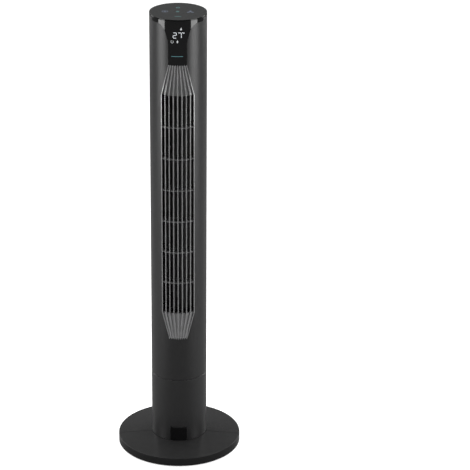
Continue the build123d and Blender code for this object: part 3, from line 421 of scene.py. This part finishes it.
def crossbar(mesh, z):
    """Thin level rib behind the fins' noses, rounded in front."""
    reach = math.asin((OUTLET_HALF - CROSSBAR_INSET) / CROSSBAR_FRONT_R)
    section = [(CROSSBAR_BACK_R, -CROSSBAR_HALF)]
    for step in range(NOSE_STEPS + 1):
        turn = math.pi * (step / NOSE_STEPS - 0.5)
        radius = CROSSBAR_FRONT_R - CROSSBAR_HALF * (1 - math.cos(turn))
        section.append((radius, CROSSBAR_HALF * math.sin(turn)))
    section.append((CROSSBAR_BACK_R, CROSSBAR_HALF))
    rings = []
    for step in range(CROSSBAR_COLUMNS + 1):
        turn = reach * (2 * step / CROSSBAR_COLUMNS - 1)
        rings.append([(r * math.sin(turn), -r * math.cos(turn), z + rise) for r, rise in section])
    loft(mesh, rings)


def add_piece(name, mesh, slot, body):
    """Turn a bmesh into a smooth-shaded piece that rides on a body."""
    bmesh.ops.recalc_face_normals(mesh, faces=mesh.faces)
    data = bpy.data.meshes.new(name)
    mesh.to_mesh(data)
    mesh.free()
    data.materials.append(MATERIALS[slot])
    data.shade_smooth()
    data.set_sharp_from_angle(angle=SMOOTH_BELOW)
    piece = bpy.data.objects.new(name, data)
    scene.collection.objects.link(piece)
    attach(piece, body)
    return piece


def outlet_grille():
    """Pale fins and ramps, with darker crossbars just behind the fins' noses."""
    fins = bmesh.new()
    for index in range(FIN_COUNT):
        fin(fins, index)
    ramp(fins, *LOWER_FLARE)
    ramp(fins, *UPPER_FLARE)
    bars = bmesh.new()
    for i in range(1, CROSSBAR_COUNT + 1):
        crossbar(bars, between(OUTLET_LOW, OUTLET_HIGH, i / (CROSSBAR_COUNT + 1)))
    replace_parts(add_piece("outlet_fins", fins, "grille_grey", "tower"), "front_grille")
    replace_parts(add_piece("outlet_crossbars", bars, "inner_black", "tower"), "front_grille")


outlet_grille()

# ---------------------------------------------------------------- floor and light
FLOOR_HALF = 30.0
FLOOR_SEEN = 0.62                 # paper's brightness to the camera
FLOOR_GLOW = 0.58                 # and what it adds of its own light there
FLOOR_BOUNCE = 0.22               # brightness of the paper to everything else
WHITE = (1, 1, 1)
DIM_IN_FRONT_OF_Y = -0.5          # the ambient light's rise from front to back, as a direction's Y
BRIGHT_BEHIND_Y = 0.4
# Softboxes: place, aim, width, height, power. The first two stand on both sides.
SIDE_BOX = ((1.95, -0.80, 0.80), (0, 0, 0.8), 1.1, 1.5, 30)
RIM_BOX = ((1.60, 1.30, 1.35), (0, 0, 0.6), 1.0, 1.6, 24)
OVERHEAD_BOX = ((0, 0.5, 4.5), (0, 0.5, 0), 6.0, 6.0, 220)


def studio_floor():
    """Pale paper floor; it throws less light on the object than it shows, like paper behind flags."""
    mesh = bpy.data.meshes.new("floor")
    corners = [(-FLOOR_HALF, -FLOOR_HALF, 0), (FLOOR_HALF, -FLOOR_HALF, 0),
               (FLOOR_HALF, FLOOR_HALF, 0), (-FLOOR_HALF, FLOOR_HALF, 0)]
    mesh.from_pydata(corners, [], [(0, 1, 2, 3)])
    floor = bpy.data.objects.new("floor", mesh)
    scene.collection.objects.link(floor)
    paper = Shader("floor_paper", Roughness=0.9, Specular_IOR_Level=0.0)
    pale = scaled(WHITE, FLOOR_SEEN)
    seen = paper.tint(paper.noise(0.8, 2), scaled(WHITE, FLOOR_SEEN * 0.98), pale)
    path = paper.node("ShaderNodeLightPath")
    mix = paper.node("ShaderNodeMix", data_type="RGBA")
    mix.inputs["A"].default_value = (*scaled(WHITE, FLOOR_BOUNCE), 1)
    paper.link(seen, mix.inputs["B"])
    paper.link(path.outputs["Is Camera Ray"], mix.inputs["Factor"])
    paper.feed("Base Color", mix.outputs["Result"])
    paper.principled.inputs["Emission Color"].default_value = (*WHITE, 1)
    paper.feed("Emission Strength", paper.maths("MULTIPLY", path.outputs["Is Camera Ray"], FLOOR_GLOW))
    mesh.materials.append(paper.material)


def softbox(name, place, target, width, height, power):
    """Rectangular area light at a place, facing its target."""
    light = bpy.data.lights.new(name, "AREA")
    light.shape = "RECTANGLE"
    light.size = width
    light.size_y = height
    light.energy = power
    thing = bpy.data.objects.new(name, light)
    scene.collection.objects.link(thing)
    thing.location = place
    aim = Vector(target) - Vector(place)
    thing.rotation_euler = aim.to_track_quat("-Z", "Y").to_euler()


def studio_world(front, back, flank, backdrop):
    """Ambient light: dim in front, brighter behind, brightest to both sides; pale where the camera looks."""
    world = bpy.data.worlds.new("studio")
    world.use_nodes = True
    scene.world = world
    tree = world.node_tree
    coordinates = tree.nodes.new("ShaderNodeTexCoord")
    split = tree.nodes.new("ShaderNodeSeparateXYZ")
    tree.links.new(coordinates.outputs["Generated"], split.inputs["Vector"])
    behind = tree.nodes.new("ShaderNodeMapRange")
    behind.interpolation_type = "SMOOTHSTEP"
    behind.inputs["From Min"].default_value = DIM_IN_FRONT_OF_Y
    behind.inputs["From Max"].default_value = BRIGHT_BEHIND_Y
    tree.links.new(split.outputs["Y"], behind.inputs["Value"])
    sideways = tree.nodes.new("ShaderNodeMath")
    sideways.operation = "ABSOLUTE"
    tree.links.new(split.outputs["X"], sideways.inputs[0])
    across = tree.nodes.new("ShaderNodeMapRange")
    across.inputs["To Min"].default_value = back - front
    across.inputs["To Max"].default_value = flank - front
    tree.links.new(sideways.outputs["Value"], across.inputs["Value"])
    ambient = tree.nodes.new("ShaderNodeMath")
    ambient.operation = "MULTIPLY_ADD"
    ambient.inputs[2].default_value = front
    tree.links.new(behind.outputs["Result"], ambient.inputs[0])
    tree.links.new(across.outputs["Result"], ambient.inputs[1])
    path = tree.nodes.new("ShaderNodeLightPath")
    mix = tree.nodes.new("ShaderNodeMix")
    mix.inputs["B"].default_value = backdrop
    tree.links.new(ambient.outputs["Value"], mix.inputs["A"])
    tree.links.new(path.outputs["Is Camera Ray"], mix.inputs["Factor"])
    tree.links.new(mix.outputs["Result"], tree.nodes["Background"].inputs["Color"])


studio_floor()
studio_world(front=0.05, back=0.35, flank=1.2, backdrop=1.0)
for kind, (place, *rest) in (("softbox", SIDE_BOX), ("rim", RIM_BOX)):
    softbox(f"{kind}_right", place, *rest)
    softbox(f"{kind}_left", (-place[0], *place[1:]), *rest)
softbox("overhead", *OVERHEAD_BOX)
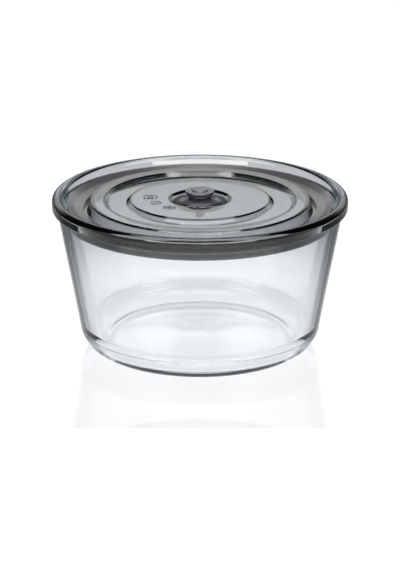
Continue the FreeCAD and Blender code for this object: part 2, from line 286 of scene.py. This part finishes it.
def strokes(lines):
    """Blocks along lines of points, each from half a width on one side of the line to half on the other."""
    begin = np.vstack([line[:-1] for line in lines])
    end = np.vstack([line[1:] for line in lines])
    along = (end - begin) / np.hypot(*(end - begin).T)[:, None]
    across = along[:, ::-1] * (-1, 1)
    outlines = []
    for height, half in ((111.0, 0.42), (111.28, 0.28)):
        for spot in (begin + across * half, begin - across * half, end - across * half, end + across * half):
            outlines.append(np.column_stack([spot, np.full(len(spot), height)]))
    return np.stack(outlines, 1)


# Three small marks on the plate, left of the well: a square with a ring and a line, a ring with a
# tick, and a star of six barbed arms.
square = np.vstack([arc(corner, 1.6, start, start + 90, 4) for corner, start in (
    ((-33.2, 5.6), 0), ((-39.0, 5.6), 90), ((-39.0, -0.2), 180), ((-33.2, -0.2), 270))])
lines = [
    np.vstack([square, square[:1]]),
    arc((-36.1, 2.7), 2.2, 0, 360, 12),
    np.array([(-38.6, -0.4), (-33.6, -0.4)]),
    arc((-32.0, -11.6), 3.9, 200, 520, 16),
    np.array([(-34.6, -11.0), (-32.4, -13.2), (-29.0, -9.4)])]
hub, barb_start, barb_length, barb_lean = (-22.0, -23.2), 3.0, 1.6, 50
for spoke in range(30, 390, 60):
    inner, fork, outer_end = [arc(hub, reach, spoke, spoke, 0) for reach in (0.6, barb_start, 5.2)]
    lines.append(np.vstack([inner, outer_end]))
    for lean in (spoke + barb_lean, spoke - barb_lean):
        lines.append(np.vstack([fork, arc(fork, barb_length, lean, lean, 0)]))
marks = blocks("lid_marks", strokes(lines))
etched, add = material("etched_marks")
grain = add("TexNoise", {"Scale": 900, "Detail": 3})
tone = add("ValToRGB", {"Fac": grain.outputs["Fac"]})
ramp(tone, [(0, (0.03, 0.032, 0.034)), (1, (0.07, 0.073, 0.076))])
body = add("BsdfPrincipled", {"Base Color": tone.outputs["Color"], "Roughness": 0.55, "IOR": 1.49})
add("OutputMaterial", {"Surface": body.outputs[0]})
marks.data.materials.append(etched)
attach(marks, "lid")


# Seal ring.
# Grey-mauve silicone, compression moulded in one piece and stretched over the lid's flange. Its top
# leaf is dished and rises to a lip. Below a waist, a broad band and a thin fin follow the bowl's taper.
# Band and fin are painted pale as painted light, the waist and the fin's underside dark as painted shade.

silicone, add = material("seal_silicone")
polish = add("Group", {"Scale": 90, "Roughness": 0.14, "Spread": 0.08}, node_tree=MARKS)
skin = add("Bump", {"Strength": 0.12, "Distance": 0.0003, "Height": polish.outputs["Height"]})
dust = add("TexNoise", {"Scale": 300, "Detail": 5})
tone = add("ValToRGB", {"Fac": dust.outputs["Fac"]})
ramp(tone, [(0, (0.82, 0.82, 0.82)), (1, (1, 1, 1))])
place = add("TexCoord")
upright = add("SeparateXYZ", {0: place.outputs["Object"]})
level = add("MapRange", {"Value": upright.outputs["Z"], "From Min": 0.096, "From Max": 0.109})
painted_light_and_leaf_tone = add("ValToRGB", {"Fac": level.outputs[0]})
# From below: painted black shade under the fin, painted light on fin and band, painted shade on the
# waist, then the leaf's own grey.
ramp(painted_light_and_leaf_tone, [(0, (0, 0, 0)), (0, (0.62, 0.66, 0.68)), (0.40, (0.80, 0.85, 0.88)),
            (0.45, (0.015, 0.015, 0.017)), (0.66, (0.020, 0.019, 0.022)),
            (0.70, (0.10, 0.093, 0.103)), (1, (0.085, 0.078, 0.086))])
shade = add("Mix", {"Factor": 1.0, 6: painted_light_and_leaf_tone.outputs["Color"], 7: tone.outputs["Color"]},
            data_type="RGBA", blend_type="MULTIPLY")
body = add("BsdfPrincipled", {
    "Base Color": shade.outputs[2], "Roughness": polish.outputs["Roughness"], "IOR": 1.5,
    "Normal": skin.outputs["Normal"]})
add("OutputMaterial", {"Surface": body.outputs[0]})

seal = turned("seal_silicone", [
    (84.5, 105.2, 0.4), (84.5, 102.7, 0.1), (90.6, 102.7, 0.2), (90.6, 100.3, 0.2), (80.75, 100.3, 0.2),
    (80.75, 98.0, 0.3), (92.6, 98.0, 0.8), (93.8, 95.8, 0.5), (95.0, 95.8, 0.2), (96.82, 97.8, 0.15),
    (95.0, 97.8, 0.2), (95.0, 98.6, 0.2), (96.99, 98.6, 0.2), (97.62, 101.6, 0.4), (93.0, 102.6, 0.6),
    (93.0, 105.2, 0.8), (96.5, 107.0, 0.4), (96.5, 108.6, 0.5), (95.7, 108.6, 0.4), (91.2, 106.4, 5)])
seal.data.materials.append(silicone)
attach(seal, "lid")
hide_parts("seal_ring")


# Valve.
# Dark grey silicone, moulded in one piece and pulled through the hole of the well by its bulb: a
# knob to pinch, a neck, an umbrella with fourteen small ribs, and a foot that closes on the floor.

rubber, add = material("valve_silicone")
polish = add("Group", {"Scale": 120, "Roughness": 0.14, "Spread": 0.08}, node_tree=MARKS)
skin = add("Bump", {"Strength": 0.1, "Distance": 0.0002, "Height": polish.outputs["Height"]})
dust = add("TexNoise", {"Scale": 400, "Detail": 5})
tone = add("ValToRGB", {"Fac": dust.outputs["Fac"]})
ramp(tone, [(0, (0.050, 0.052, 0.060)), (1, (0.070, 0.072, 0.082))])
body = add("BsdfPrincipled", {
    "Base Color": tone.outputs["Color"], "Roughness": polish.outputs["Roughness"], "IOR": 1.5,
    "Normal": skin.outputs["Normal"]})
add("OutputMaterial", {"Surface": body.outputs[0]})

valve = turned("valve_silicone", [
    (0, 95.5, 0), (2.8, 95.5, 0.8), (4.2, 100.7, 0.5), (2.9, 100.7, 0.2), (2.9, 106.02, 0.1),
    (10.0, 106.02, 0.2), (10.0, 108.0, 0.5), (15.2, 108.7, 0.2), (15.2, 109.6, 0.3), (14.1, 109.98, 0.1),
    (13.7, 110.45, 0.2), (13.3, 110.3, 0.1), (7.0, 112.6, 0.8), (7.0, 113.4, 0.3), (9.6, 114.0, 0.3),
    (10.8, 116.4, 0.4), (10.2, 117.0, 0.5), (6.3, 117.0, 0.5), (5.4, 117.9, 0.6), (0, 117.9, 0)],
    segments=192)
valve.data.materials.append(rubber)
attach(valve, "valve")
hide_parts("valve")

# One rib as eight corners of (distance out, distance across, height), turned to each of its places.
rib_count = 14
reach, across, up = np.array([
    (7.9, 0.45, 111.7), (7.9, -0.45, 111.7), (11.3, -0.45, 110.43), (11.3, 0.45, 110.43),
    (7.9, 0.3, 112.9), (7.9, -0.3, 112.9), (11.3, -0.3, 111.33), (11.3, 0.3, 111.33)]).T
turn = 2 * np.pi * np.arange(rib_count)[:, None] / rib_count
cos, sin = np.cos(turn), np.sin(turn)
ribs = blocks("valve_ribs", np.stack([
    reach * cos - across * sin, reach * sin + across * cos, np.tile(up, (rib_count, 1))], -1))
ribs.data.materials.append(rubber)
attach(ribs, "valve")


# Floor, light and camera.
# A white table top with a glossy sheet on it that mirrors the bowl faintly, before a backdrop that is
# brightest a little above the horizon. Soft lamps stand above, at both sides and in front, and cards
# stand in for the bright fronts that the glass mirrors. The camera has the photograph's angle.

def white_plane(name, front, height, glow, roughness, shine):
    """Part of the white table top behind a front edge.

    It is plain white to the camera. In mirrored views and views through the glass it is dimmed with
    the distance from the bowl's axis, and again to the sides, which gives the glass its grey edges.
    """
    reach = 8.0
    mesh = bpy.data.meshes.new(name)
    mesh.from_pydata([(-reach, front, height), (reach, front, height), (reach, reach, height),
                      (-reach, reach, height)], [], [(0, 1, 2, 3)])
    plane = bpy.data.objects.new(name, mesh)
    scene.collection.objects.link(plane)
    made, put = material(name)
    path = put("LightPath")
    mirrored = put("Math", {0: path.outputs["Is Glossy Ray"], 1: 0.7}, operation="MULTIPLY")
    through = put("Math", {0: path.outputs["Is Transmission Ray"], 1: 1.28}, operation="MULTIPLY")
    seen = put("Math", {0: mirrored.outputs[0], 1: through.outputs[0]}, operation="MAXIMUM")
    spot = put("TexCoord")
    away = put("VectorMath", {0: spot.outputs["Object"]}, operation="LENGTH")
    near = put("MapRange", {"Value": away.outputs["Value"], "From Max": 0.7})
    fade = put("ValToRGB", {"Fac": near.outputs[0]})
    levels = [(0, 1.0), (0.12, 1.0), (0.155, 0.86), (0.21, 1.0), (0.26, 1.0), (0.34, 0.72),
              (0.8, 0.2), (1, 0.1)]
    ramp(fade, [(place, (level,) * 3) for place, level in levels])
    faded = put("Math", {0: seen.outputs[0], 1: fade.outputs[0]}, operation="MULTIPLY")
    parts = put("SeparateXYZ", {0: spot.outputs["Object"]})
    across = put("Math", {0: parts.outputs["X"]}, operation="ABSOLUTE")
    wings = put("MapRange", {"Value": across.outputs[0], "From Min": 0.11, "From Max": 0.20,
                             "To Min": 1.0, "To Max": 0.35})
    dimmed = put("Math", {0: faded.outputs[0], 1: wings.outputs[0]}, operation="MULTIPLY")
    either = put("Math", {0: path.outputs["Is Camera Ray"], 1: dimmed.outputs[0]}, operation="MAXIMUM")
    strength = put("Math", {0: either.outputs[0], 1: glow}, operation="MULTIPLY")
    top = put("BsdfPrincipled", {
        "Base Color": (0.1, 0.1, 0.1, 1), "Roughness": roughness, "Specular IOR Level": shine,
        "Emission Color": (0.975, 0.98, 1.0, 1), "Emission Strength": strength.outputs[0]})
    put("OutputMaterial", {"Surface": top.outputs[0]})
    mesh.materials.append(made)


white_plane("table", front=-8.0, height=-0.0006, glow=1.0, roughness=1.0, shine=0.0)
white_plane("glossy_sheet", front=-0.168, height=-0.0002, glow=0.80, roughness=0.01, shine=0.5)

world = bpy.data.worlds.new("studio")
scene.world = world
world.use_nodes = True
world.node_tree.nodes.clear()
put = node_adder(world.node_tree)
view = put("TexCoord")
toward = put("SeparateXYZ", {0: view.outputs["Generated"]})
backdrop = put("ValToRGB", {"Fac": toward.outputs["Z"]})
levels = [(0, 0.0), (0, 0.2), (0.14, 0.35), (0.22, 0.75), (0.30, 1.2), (0.37, 1.2), (0.45, 0.5),
          (0.6, 0.12), (0.8, 0.05)]
ramp(backdrop, [(place, (level,) * 3) for place, level in levels])
behind = put("MapRange", {"Value": toward.outputs["Y"], "From Min": 0.62, "From Max": 0.86})
room = put("Mix", {"Factor": behind.outputs[0], 6: (0.03, 0.035, 0.04, 1), 7: backdrop.outputs["Color"]},
           data_type="RGBA")
path = put("LightPath")
open_view = put("Mix", {"Factor": path.outputs["Is Camera Ray"], 6: room.outputs[2], 7: (1, 1, 1, 1)},
                data_type="RGBA")
dim = put("MapRange", {"Value": path.outputs["Is Diffuse Ray"], "To Min": 1.0, "To Max": 0.3})
sky = put("Background", {"Color": open_view.outputs[2], "Strength": dim.outputs[0]})
put("OutputWorld", {"Surface": sky.outputs[0]})


def facing_bowl(thing, azimuth, elevation, distance):
    """Stand a lamp or card at a distance from the bowl, turned to face it.

    Its place is distance times (sin a cos e, -cos a cos e, sin e) from a point 80 mm above the floor.
    """
    a, e = math.radians(azimuth), math.radians(elevation)
    away = Vector((math.sin(a) * math.cos(e), -math.cos(a) * math.cos(e), math.sin(e)))
    thing.location = away * distance + Vector((0, 0, 0.08))
    thing.rotation_euler = away.to_track_quat("Z", "Y").to_euler()
    scene.collection.objects.link(thing)


def softbox(name, azimuth, elevation, distance, size, power):
    """Area lamp that lights the bowl from a direction."""
    lamp = bpy.data.lights.new(name, "AREA")
    lamp.shape = "RECTANGLE"
    lamp.size, lamp.size_y = size
    lamp.energy = power
    box = bpy.data.objects.new(name, lamp)
    facing_bowl(box, azimuth, elevation, distance)
    return box


def gleam_card(name, azimuth, elevation, distance, size, strength, through=False):
    """Bright front of a softbox, which glossy surfaces show and, if said, views through glass too."""
    x, y = size[0] / 2, size[1] / 2
    mesh = bpy.data.meshes.new(name)
    mesh.from_pydata([(-x, -y, 0), (x, -y, 0), (x, y, 0), (-x, y, 0)], [], [(0, 1, 2, 3)])
    card = bpy.data.objects.new(name, mesh)
    front, put = material(name)
    shine = put("Emission", {"Strength": strength})
    put("OutputMaterial", {"Surface": shine.outputs[0]})
    mesh.materials.append(front)
    card.visible_camera = card.visible_diffuse = False
    card.visible_transmission = through
    card.visible_shadow = card.visible_volume_scatter = False
    facing_bowl(card, azimuth, elevation, distance)


softbox("lamp_top", 180, 86, 1.6, (1.2, 1.2), 26)
softbox("lamp_left", -53, 34, 1.7, (1.2, 1.2), 3)
fill = softbox("lamp_front", 0, 8, 1.7, (3.2, 0.7), 26)
fill.visible_glossy = fill.visible_transmission = False
softbox("lamp_right", 53, 34, 1.7, (1.2, 1.2), 3)
gleam_card("gleam_left", -53, 34, 1.6, (0.9, 1.3), 5, through=True)
gleam_card("gleam_right", 53, 34, 1.6, (0.9, 1.3), 5, through=True)
gleam_card("low_left", -28, 8, 1.6, (0.62, 0.7), 9)
gleam_card("low_middle", 0, 8, 1.7, (3.0, 0.75), 8)
gleam_card("low_right", 28, 8, 1.6, (0.62, 0.7), 9)
gleam_card("top_card", 0, 76, 1.6, (2.0, 0.8), 4.5)

# The view's middle passes 66 mm below the rim's centre, measured across the line of sight.
pitch = math.radians(19.03)
camera_distance = 1.8155
aim_drop = -0.0659
rim_height = 0.114
camera = bpy.data.objects.new("camera", bpy.data.cameras.new("camera"))
camera.location = (
    0, -camera_distance * math.cos(pitch) + aim_drop * math.sin(pitch),
    rim_height + camera_distance * math.sin(pitch) + aim_drop * math.cos(pitch))
camera.rotation_euler = (math.pi / 2 - pitch, 0, 0)
camera.data.lens = 157.9
camera.data.sensor_width = 36
scene.collection.objects.link(camera)
scene.camera = camera

scene.cycles.max_bounces = 24
scene.cycles.transmission_bounces = 24
scene.cycles.glossy_bounces = 8
scene.cycles.transparent_max_bounces = 24
scene.cycles.caustics_refractive = False
scene.cycles.caustics_reflective = False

_ _ _ _ _

Problem to work on: Please reproduce exactly the lines above, beginning with the first and ending with the line that contains "return piece", and include nothing outside that range.

Solution to this problem:
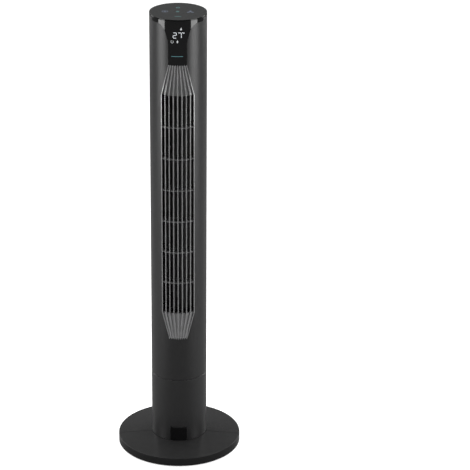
Continue the build123d and Blender code for this object: part 3, from line 421 of scene.py. This part finishes it.
def crossbar(mesh, z):
    """Thin level rib behind the fins' noses, rounded in front."""
    reach = math.asin((OUTLET_HALF - CROSSBAR_INSET) / CROSSBAR_FRONT_R)
    section = [(CROSSBAR_BACK_R, -CROSSBAR_HALF)]
    for step in range(NOSE_STEPS + 1):
        turn = math.pi * (step / NOSE_STEPS - 0.5)
        radius = CROSSBAR_FRONT_R - CROSSBAR_HALF * (1 - math.cos(turn))
        section.append((radius, CROSSBAR_HALF * math.sin(turn)))
    section.append((CROSSBAR_BACK_R, CROSSBAR_HALF))
    rings = []
    for step in range(CROSSBAR_COLUMNS + 1):
        turn = reach * (2 * step / CROSSBAR_COLUMNS - 1)
        rings.append([(r * math.sin(turn), -r * math.cos(turn), z + rise) for r, rise in section])
    loft(mesh, rings)


def add_piece(name, mesh, slot, body):
    """Turn a bmesh into a smooth-shaded piece that rides on a body."""
    bmesh.ops.recalc_face_normals(mesh, faces=mesh.faces)
    data = bpy.data.meshes.new(name)
    mesh.to_mesh(data)
    mesh.free()
    data.materials.append(MATERIALS[slot])
    data.shade_smooth()
    data.set_sharp_from_angle(angle=SMOOTH_BELOW)
    piece = bpy.data.objects.new(name, data)
    scene.collection.objects.link(piece)
    attach(piece, body)
    return piece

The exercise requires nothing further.